** TASK BRIEF **
Using the data below, return the stretch from the line that contains "The build123d and" through the line that contains "return Pos(*place) * turned(outline)", both included, exactly as it stands and nothing beyond it.

** EXTRACTED DATA **
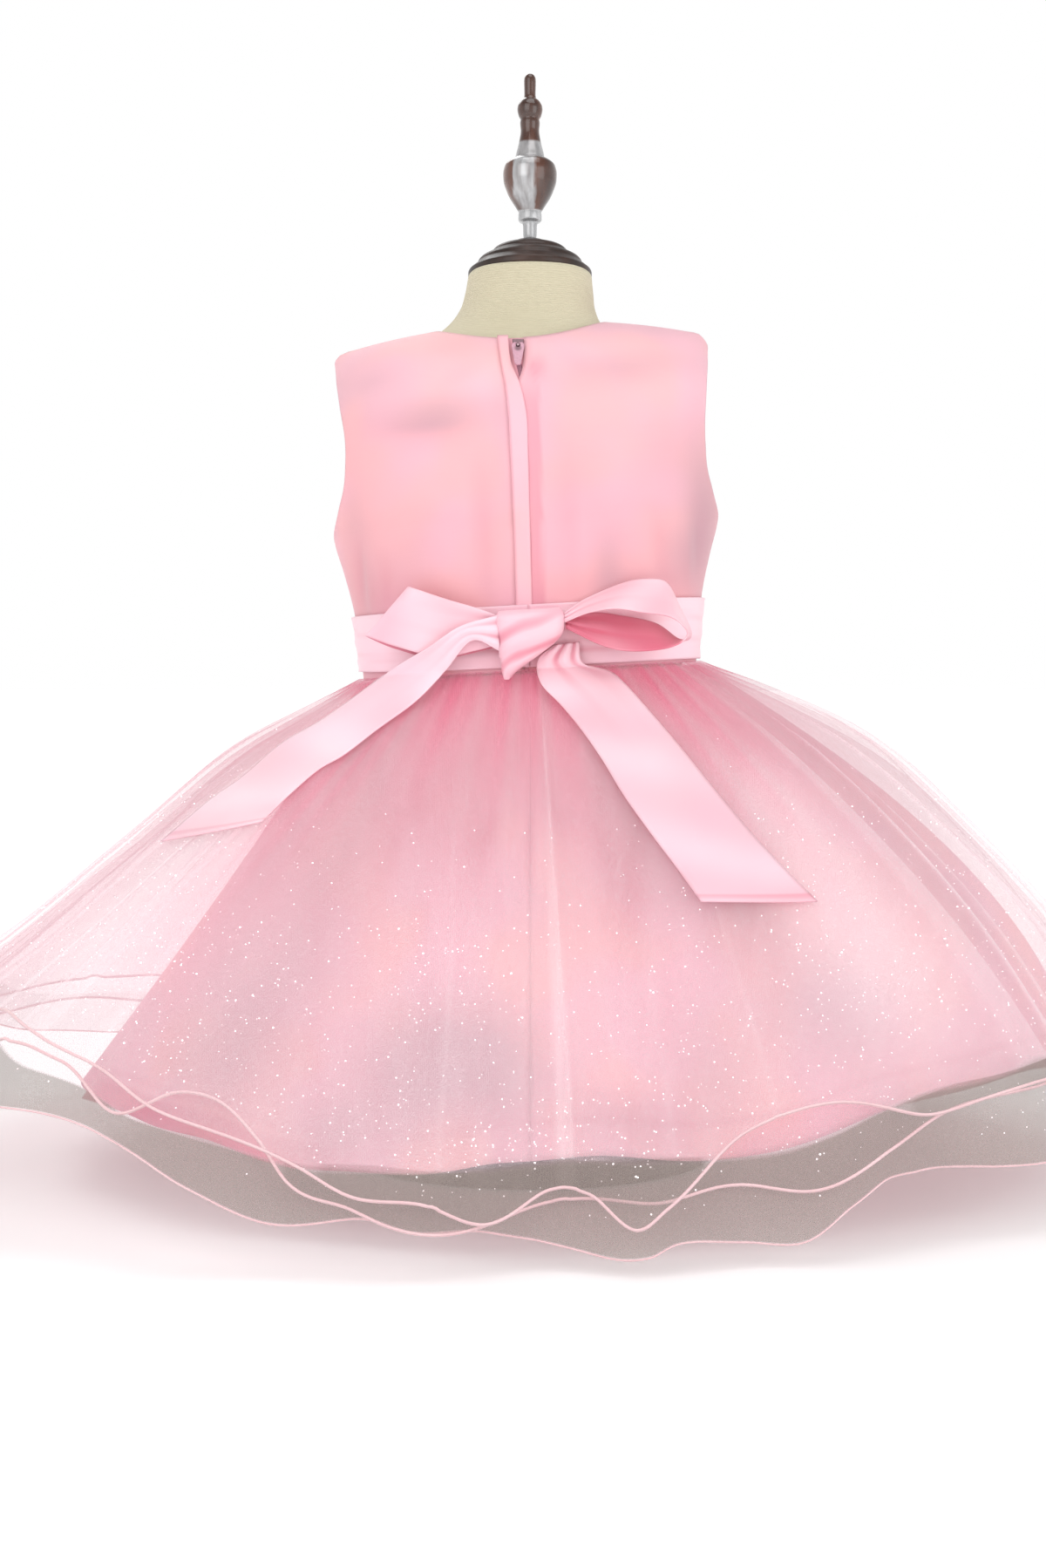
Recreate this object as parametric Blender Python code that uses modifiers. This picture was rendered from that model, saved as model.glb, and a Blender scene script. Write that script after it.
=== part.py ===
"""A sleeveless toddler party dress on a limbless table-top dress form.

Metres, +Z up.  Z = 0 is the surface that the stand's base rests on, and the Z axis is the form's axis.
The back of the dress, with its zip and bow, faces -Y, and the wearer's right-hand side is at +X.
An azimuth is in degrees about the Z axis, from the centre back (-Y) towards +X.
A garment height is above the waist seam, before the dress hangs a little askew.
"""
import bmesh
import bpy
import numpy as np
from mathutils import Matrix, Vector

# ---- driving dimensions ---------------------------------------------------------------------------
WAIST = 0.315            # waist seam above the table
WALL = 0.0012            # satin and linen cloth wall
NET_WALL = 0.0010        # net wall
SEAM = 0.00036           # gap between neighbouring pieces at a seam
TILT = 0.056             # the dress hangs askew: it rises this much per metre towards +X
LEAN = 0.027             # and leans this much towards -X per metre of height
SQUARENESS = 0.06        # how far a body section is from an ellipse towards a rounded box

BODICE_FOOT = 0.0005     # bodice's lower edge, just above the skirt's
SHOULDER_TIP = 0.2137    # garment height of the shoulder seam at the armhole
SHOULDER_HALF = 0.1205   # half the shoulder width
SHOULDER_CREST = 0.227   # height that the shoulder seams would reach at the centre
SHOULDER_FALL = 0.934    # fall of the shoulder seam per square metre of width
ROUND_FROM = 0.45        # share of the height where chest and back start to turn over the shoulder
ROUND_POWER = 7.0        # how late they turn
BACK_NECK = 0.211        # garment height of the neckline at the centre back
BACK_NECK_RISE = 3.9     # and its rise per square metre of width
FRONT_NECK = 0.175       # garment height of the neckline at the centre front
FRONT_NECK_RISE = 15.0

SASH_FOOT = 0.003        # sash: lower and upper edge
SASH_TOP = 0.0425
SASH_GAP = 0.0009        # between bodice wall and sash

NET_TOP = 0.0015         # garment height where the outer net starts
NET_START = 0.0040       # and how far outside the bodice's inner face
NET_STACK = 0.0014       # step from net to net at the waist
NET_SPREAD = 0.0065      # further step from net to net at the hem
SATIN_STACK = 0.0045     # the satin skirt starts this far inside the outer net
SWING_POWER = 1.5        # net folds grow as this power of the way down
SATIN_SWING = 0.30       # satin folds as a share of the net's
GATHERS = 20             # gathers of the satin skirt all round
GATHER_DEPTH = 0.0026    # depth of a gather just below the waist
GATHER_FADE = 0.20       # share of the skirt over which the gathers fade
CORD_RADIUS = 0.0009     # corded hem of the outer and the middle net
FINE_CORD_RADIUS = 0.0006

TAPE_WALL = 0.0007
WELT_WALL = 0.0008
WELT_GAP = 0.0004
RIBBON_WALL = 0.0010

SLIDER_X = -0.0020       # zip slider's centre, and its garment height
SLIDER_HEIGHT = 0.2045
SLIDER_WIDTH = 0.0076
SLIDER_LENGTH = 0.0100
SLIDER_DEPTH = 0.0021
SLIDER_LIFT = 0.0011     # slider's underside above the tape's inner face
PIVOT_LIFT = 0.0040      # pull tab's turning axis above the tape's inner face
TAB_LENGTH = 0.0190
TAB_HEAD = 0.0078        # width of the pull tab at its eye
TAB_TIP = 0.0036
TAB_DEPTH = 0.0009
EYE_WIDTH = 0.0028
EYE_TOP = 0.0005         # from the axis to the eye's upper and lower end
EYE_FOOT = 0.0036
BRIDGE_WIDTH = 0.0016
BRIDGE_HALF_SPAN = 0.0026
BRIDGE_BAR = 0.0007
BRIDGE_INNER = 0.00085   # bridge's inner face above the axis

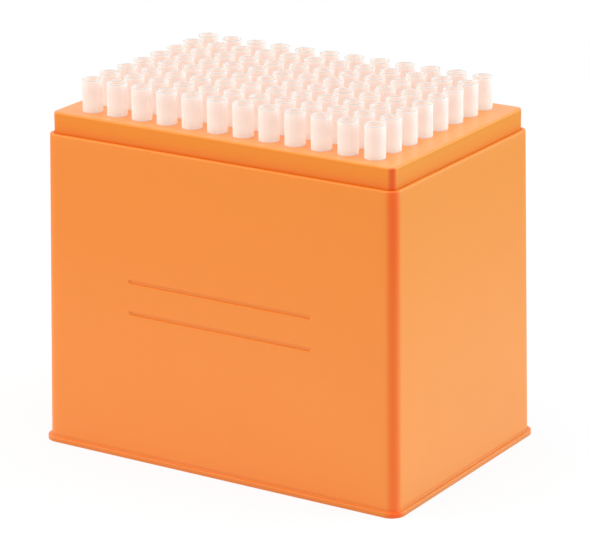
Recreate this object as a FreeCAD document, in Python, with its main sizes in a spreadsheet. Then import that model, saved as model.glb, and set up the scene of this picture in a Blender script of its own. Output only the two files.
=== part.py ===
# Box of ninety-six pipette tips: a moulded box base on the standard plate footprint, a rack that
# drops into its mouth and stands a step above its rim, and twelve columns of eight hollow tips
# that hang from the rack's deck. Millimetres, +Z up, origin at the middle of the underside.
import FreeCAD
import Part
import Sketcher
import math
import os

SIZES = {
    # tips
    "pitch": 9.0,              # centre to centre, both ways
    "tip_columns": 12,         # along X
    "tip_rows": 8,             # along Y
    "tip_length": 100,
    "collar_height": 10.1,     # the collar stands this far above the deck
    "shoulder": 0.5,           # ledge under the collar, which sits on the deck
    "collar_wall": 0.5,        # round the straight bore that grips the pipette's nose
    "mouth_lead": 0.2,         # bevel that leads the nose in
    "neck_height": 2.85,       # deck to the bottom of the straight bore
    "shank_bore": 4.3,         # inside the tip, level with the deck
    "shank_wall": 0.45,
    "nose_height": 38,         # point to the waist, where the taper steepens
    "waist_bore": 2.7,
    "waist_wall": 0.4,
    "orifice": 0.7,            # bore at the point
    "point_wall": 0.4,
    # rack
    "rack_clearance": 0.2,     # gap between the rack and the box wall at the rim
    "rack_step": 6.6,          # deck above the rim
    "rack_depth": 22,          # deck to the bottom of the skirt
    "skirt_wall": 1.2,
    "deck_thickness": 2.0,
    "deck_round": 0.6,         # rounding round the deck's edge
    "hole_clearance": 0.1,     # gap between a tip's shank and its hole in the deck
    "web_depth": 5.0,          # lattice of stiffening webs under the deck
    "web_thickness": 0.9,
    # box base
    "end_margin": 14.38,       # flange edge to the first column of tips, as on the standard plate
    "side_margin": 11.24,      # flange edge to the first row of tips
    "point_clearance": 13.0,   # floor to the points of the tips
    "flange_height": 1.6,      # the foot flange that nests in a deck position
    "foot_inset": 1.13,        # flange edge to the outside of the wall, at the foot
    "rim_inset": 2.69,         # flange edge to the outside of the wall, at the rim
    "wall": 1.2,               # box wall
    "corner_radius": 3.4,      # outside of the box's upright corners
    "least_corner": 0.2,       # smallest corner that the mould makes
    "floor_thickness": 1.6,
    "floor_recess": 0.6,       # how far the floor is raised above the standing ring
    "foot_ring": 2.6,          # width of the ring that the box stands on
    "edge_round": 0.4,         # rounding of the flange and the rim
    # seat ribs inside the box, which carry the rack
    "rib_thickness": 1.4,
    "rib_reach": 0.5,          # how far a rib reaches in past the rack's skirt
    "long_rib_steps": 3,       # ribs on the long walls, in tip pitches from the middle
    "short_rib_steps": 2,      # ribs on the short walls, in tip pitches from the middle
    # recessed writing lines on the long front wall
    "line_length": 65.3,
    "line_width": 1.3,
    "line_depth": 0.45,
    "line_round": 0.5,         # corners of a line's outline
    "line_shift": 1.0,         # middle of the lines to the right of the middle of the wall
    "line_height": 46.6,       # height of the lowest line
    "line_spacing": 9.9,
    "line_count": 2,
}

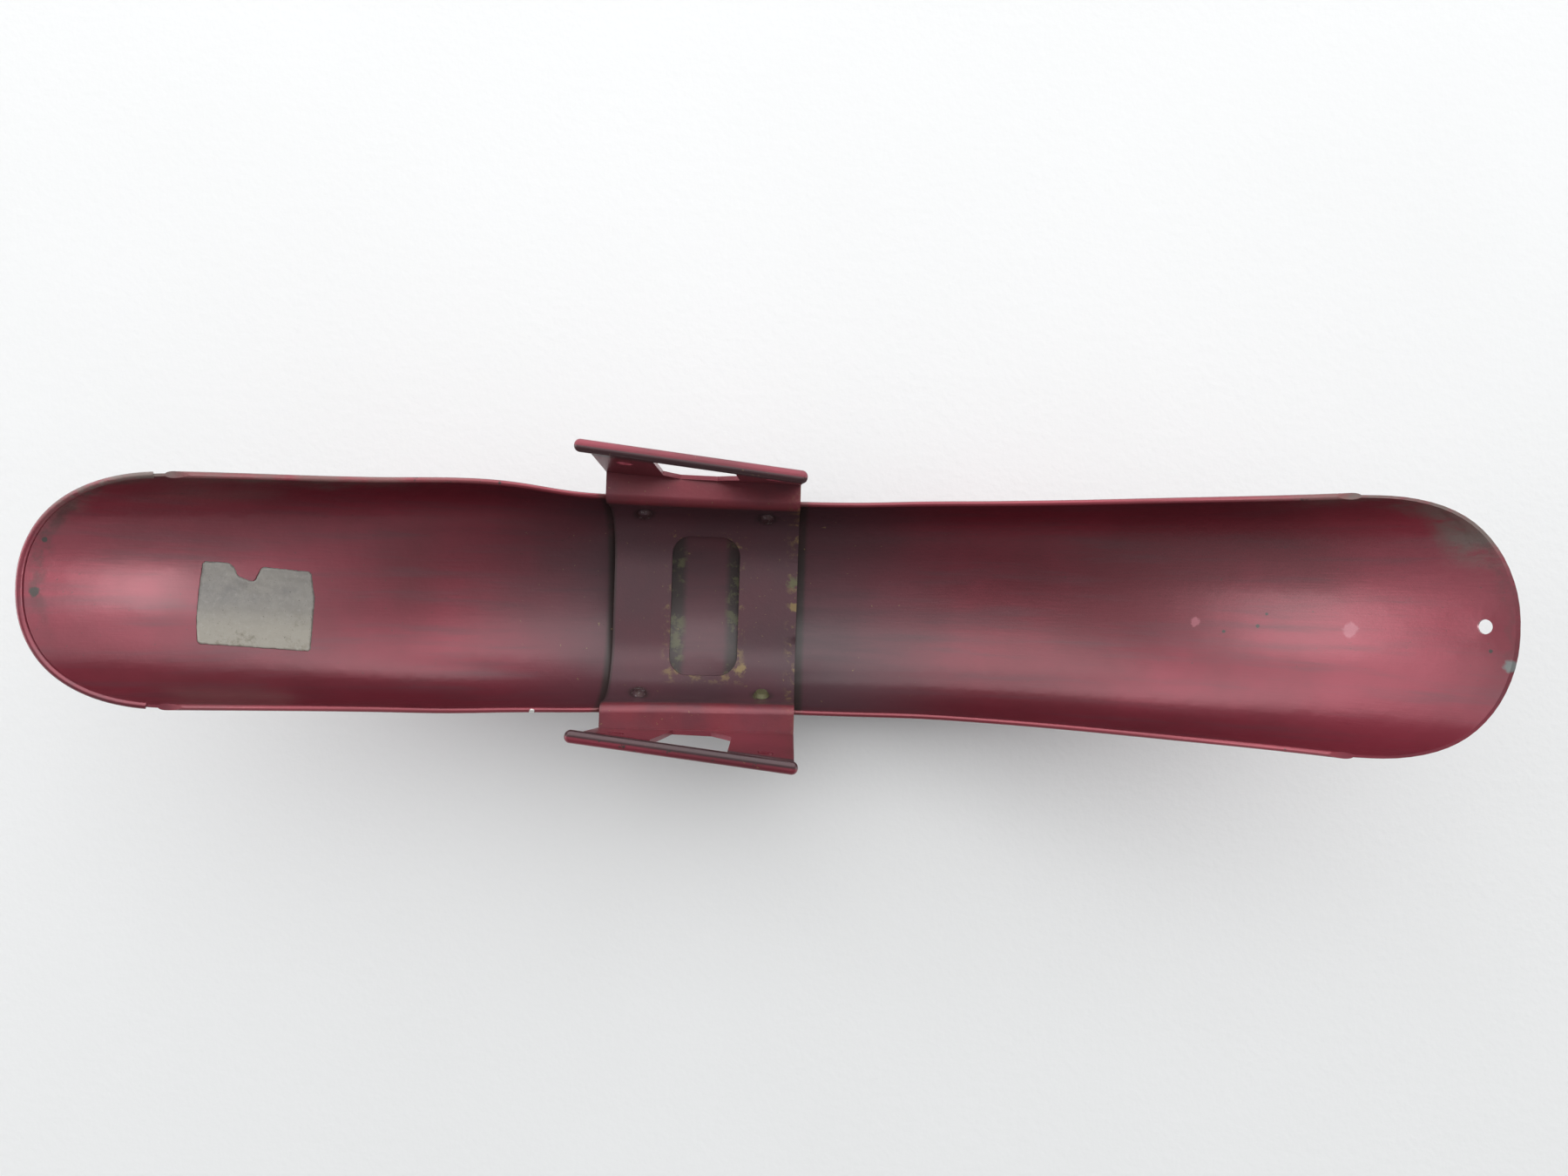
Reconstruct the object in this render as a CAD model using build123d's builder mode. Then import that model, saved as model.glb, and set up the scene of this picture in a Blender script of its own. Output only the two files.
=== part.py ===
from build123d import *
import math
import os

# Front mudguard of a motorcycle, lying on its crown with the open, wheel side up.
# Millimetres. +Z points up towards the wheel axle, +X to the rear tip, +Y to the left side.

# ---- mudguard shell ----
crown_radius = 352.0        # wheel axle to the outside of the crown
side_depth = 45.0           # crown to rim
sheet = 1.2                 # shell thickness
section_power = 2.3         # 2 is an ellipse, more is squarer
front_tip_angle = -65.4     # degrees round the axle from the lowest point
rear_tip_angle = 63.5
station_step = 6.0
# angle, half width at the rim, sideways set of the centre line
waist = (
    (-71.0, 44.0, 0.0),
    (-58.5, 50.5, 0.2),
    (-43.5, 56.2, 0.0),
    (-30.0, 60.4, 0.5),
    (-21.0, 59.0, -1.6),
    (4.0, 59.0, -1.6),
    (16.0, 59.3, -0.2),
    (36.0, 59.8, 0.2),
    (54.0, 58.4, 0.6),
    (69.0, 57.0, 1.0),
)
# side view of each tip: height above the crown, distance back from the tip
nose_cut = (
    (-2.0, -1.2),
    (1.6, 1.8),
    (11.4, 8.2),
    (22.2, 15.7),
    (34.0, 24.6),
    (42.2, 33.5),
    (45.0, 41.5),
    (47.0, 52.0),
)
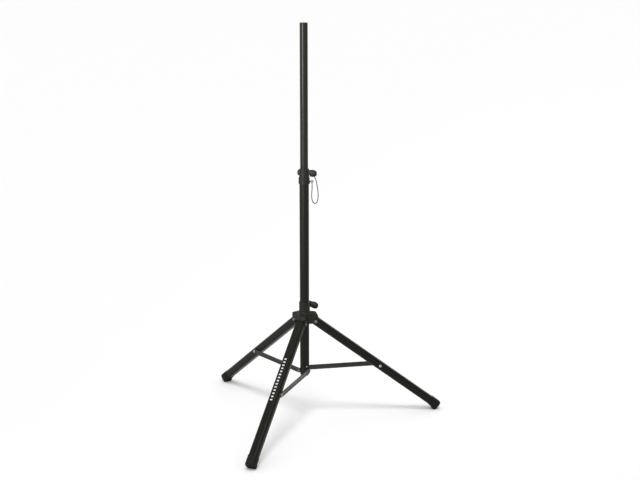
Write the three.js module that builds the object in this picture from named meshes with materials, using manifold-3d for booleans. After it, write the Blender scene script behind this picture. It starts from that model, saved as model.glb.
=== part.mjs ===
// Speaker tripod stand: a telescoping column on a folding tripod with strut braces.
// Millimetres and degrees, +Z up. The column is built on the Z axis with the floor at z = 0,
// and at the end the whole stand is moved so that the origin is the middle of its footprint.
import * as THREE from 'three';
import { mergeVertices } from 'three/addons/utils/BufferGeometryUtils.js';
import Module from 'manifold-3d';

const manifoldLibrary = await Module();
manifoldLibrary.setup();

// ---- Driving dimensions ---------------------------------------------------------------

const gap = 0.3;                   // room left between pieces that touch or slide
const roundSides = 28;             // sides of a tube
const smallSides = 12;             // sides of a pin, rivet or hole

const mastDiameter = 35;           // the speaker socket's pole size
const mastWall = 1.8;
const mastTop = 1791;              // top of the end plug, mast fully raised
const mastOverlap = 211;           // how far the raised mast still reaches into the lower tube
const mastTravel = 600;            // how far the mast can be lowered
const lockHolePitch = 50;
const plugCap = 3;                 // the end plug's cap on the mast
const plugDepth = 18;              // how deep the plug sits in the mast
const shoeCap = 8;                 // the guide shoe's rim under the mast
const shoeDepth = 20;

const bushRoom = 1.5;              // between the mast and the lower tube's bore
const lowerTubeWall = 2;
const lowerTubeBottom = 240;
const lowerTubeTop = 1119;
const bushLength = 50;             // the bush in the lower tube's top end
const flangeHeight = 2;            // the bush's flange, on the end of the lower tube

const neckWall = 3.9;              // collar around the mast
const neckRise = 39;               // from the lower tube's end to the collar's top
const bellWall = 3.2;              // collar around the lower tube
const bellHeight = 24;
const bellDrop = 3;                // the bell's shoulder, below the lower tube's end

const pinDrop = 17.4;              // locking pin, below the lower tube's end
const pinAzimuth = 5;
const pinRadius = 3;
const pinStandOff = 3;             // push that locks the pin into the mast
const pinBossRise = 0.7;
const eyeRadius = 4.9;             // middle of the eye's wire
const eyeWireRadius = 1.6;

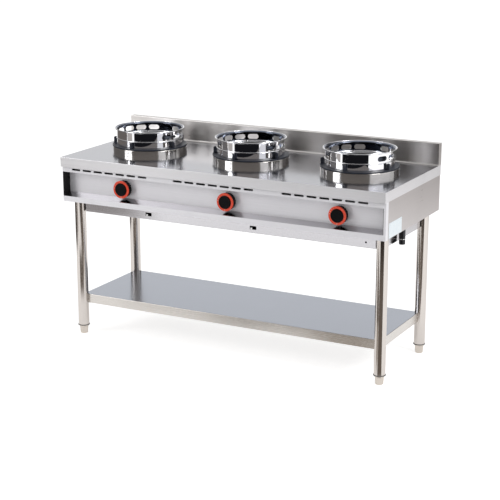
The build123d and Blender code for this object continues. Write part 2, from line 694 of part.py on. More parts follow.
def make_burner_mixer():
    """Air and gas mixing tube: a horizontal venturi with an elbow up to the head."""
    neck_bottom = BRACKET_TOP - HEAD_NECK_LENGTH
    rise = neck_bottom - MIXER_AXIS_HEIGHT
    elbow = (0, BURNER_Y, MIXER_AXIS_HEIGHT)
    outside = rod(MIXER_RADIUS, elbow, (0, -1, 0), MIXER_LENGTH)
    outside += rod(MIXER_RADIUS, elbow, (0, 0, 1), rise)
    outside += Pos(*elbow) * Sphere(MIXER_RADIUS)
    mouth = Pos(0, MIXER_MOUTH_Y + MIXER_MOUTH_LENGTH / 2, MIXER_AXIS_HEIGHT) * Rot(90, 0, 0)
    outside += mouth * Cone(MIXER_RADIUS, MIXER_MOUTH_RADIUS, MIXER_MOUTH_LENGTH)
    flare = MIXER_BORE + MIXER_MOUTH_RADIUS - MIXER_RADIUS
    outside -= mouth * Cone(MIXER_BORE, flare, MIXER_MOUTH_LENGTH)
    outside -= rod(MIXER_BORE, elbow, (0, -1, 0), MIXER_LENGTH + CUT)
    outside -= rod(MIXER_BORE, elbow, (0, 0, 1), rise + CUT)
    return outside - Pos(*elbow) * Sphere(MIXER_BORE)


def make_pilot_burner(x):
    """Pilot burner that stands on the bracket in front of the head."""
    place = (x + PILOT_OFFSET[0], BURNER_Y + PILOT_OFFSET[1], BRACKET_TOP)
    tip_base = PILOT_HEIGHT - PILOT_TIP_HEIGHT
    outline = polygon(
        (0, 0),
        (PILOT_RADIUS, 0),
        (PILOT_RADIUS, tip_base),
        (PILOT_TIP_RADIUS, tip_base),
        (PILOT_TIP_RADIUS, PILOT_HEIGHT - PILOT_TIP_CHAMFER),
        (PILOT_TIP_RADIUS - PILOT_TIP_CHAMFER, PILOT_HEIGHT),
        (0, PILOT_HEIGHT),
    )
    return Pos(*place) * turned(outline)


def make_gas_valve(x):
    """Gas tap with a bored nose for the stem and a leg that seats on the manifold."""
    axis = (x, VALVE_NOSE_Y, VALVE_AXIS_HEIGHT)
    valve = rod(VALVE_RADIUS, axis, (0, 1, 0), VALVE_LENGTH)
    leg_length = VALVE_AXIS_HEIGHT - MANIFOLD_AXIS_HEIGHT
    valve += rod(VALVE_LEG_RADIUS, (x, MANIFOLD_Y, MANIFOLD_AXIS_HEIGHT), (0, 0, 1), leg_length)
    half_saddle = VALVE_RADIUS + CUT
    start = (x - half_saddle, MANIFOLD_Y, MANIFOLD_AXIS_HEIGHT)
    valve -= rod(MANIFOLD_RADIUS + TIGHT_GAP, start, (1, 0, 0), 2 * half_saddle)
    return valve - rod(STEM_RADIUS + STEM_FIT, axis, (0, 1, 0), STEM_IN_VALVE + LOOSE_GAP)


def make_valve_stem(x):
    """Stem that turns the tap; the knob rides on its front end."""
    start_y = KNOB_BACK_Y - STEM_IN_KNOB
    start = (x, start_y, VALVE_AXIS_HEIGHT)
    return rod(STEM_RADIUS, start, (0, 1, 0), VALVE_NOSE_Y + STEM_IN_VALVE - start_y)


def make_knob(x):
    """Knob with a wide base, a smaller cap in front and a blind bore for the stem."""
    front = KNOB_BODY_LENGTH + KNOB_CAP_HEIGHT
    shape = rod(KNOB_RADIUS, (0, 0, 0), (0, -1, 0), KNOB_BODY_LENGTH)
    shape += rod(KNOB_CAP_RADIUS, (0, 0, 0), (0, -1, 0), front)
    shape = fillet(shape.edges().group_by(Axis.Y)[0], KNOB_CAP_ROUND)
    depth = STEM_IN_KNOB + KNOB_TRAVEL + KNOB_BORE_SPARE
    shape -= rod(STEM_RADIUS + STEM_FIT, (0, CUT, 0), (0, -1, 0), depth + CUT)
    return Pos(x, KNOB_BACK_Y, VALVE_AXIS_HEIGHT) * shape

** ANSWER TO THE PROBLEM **
The build123d and Blender code for this object continues. Write part 2, from line 694 of part.py on. More parts follow.
def make_burner_mixer():
    """Air and gas mixing tube: a horizontal venturi with an elbow up to the head."""
    neck_bottom = BRACKET_TOP - HEAD_NECK_LENGTH
    rise = neck_bottom - MIXER_AXIS_HEIGHT
    elbow = (0, BURNER_Y, MIXER_AXIS_HEIGHT)
    outside = rod(MIXER_RADIUS, elbow, (0, -1, 0), MIXER_LENGTH)
    outside += rod(MIXER_RADIUS, elbow, (0, 0, 1), rise)
    outside += Pos(*elbow) * Sphere(MIXER_RADIUS)
    mouth = Pos(0, MIXER_MOUTH_Y + MIXER_MOUTH_LENGTH / 2, MIXER_AXIS_HEIGHT) * Rot(90, 0, 0)
    outside += mouth * Cone(MIXER_RADIUS, MIXER_MOUTH_RADIUS, MIXER_MOUTH_LENGTH)
    flare = MIXER_BORE + MIXER_MOUTH_RADIUS - MIXER_RADIUS
    outside -= mouth * Cone(MIXER_BORE, flare, MIXER_MOUTH_LENGTH)
    outside -= rod(MIXER_BORE, elbow, (0, -1, 0), MIXER_LENGTH + CUT)
    outside -= rod(MIXER_BORE, elbow, (0, 0, 1), rise + CUT)
    return outside - Pos(*elbow) * Sphere(MIXER_BORE)


def make_pilot_burner(x):
    """Pilot burner that stands on the bracket in front of the head."""
    place = (x + PILOT_OFFSET[0], BURNER_Y + PILOT_OFFSET[1], BRACKET_TOP)
    tip_base = PILOT_HEIGHT - PILOT_TIP_HEIGHT
    outline = polygon(
        (0, 0),
        (PILOT_RADIUS, 0),
        (PILOT_RADIUS, tip_base),
        (PILOT_TIP_RADIUS, tip_base),
        (PILOT_TIP_RADIUS, PILOT_HEIGHT - PILOT_TIP_CHAMFER),
        (PILOT_TIP_RADIUS - PILOT_TIP_CHAMFER, PILOT_HEIGHT),
        (0, PILOT_HEIGHT),
    )
    return Pos(*place) * turned(outline)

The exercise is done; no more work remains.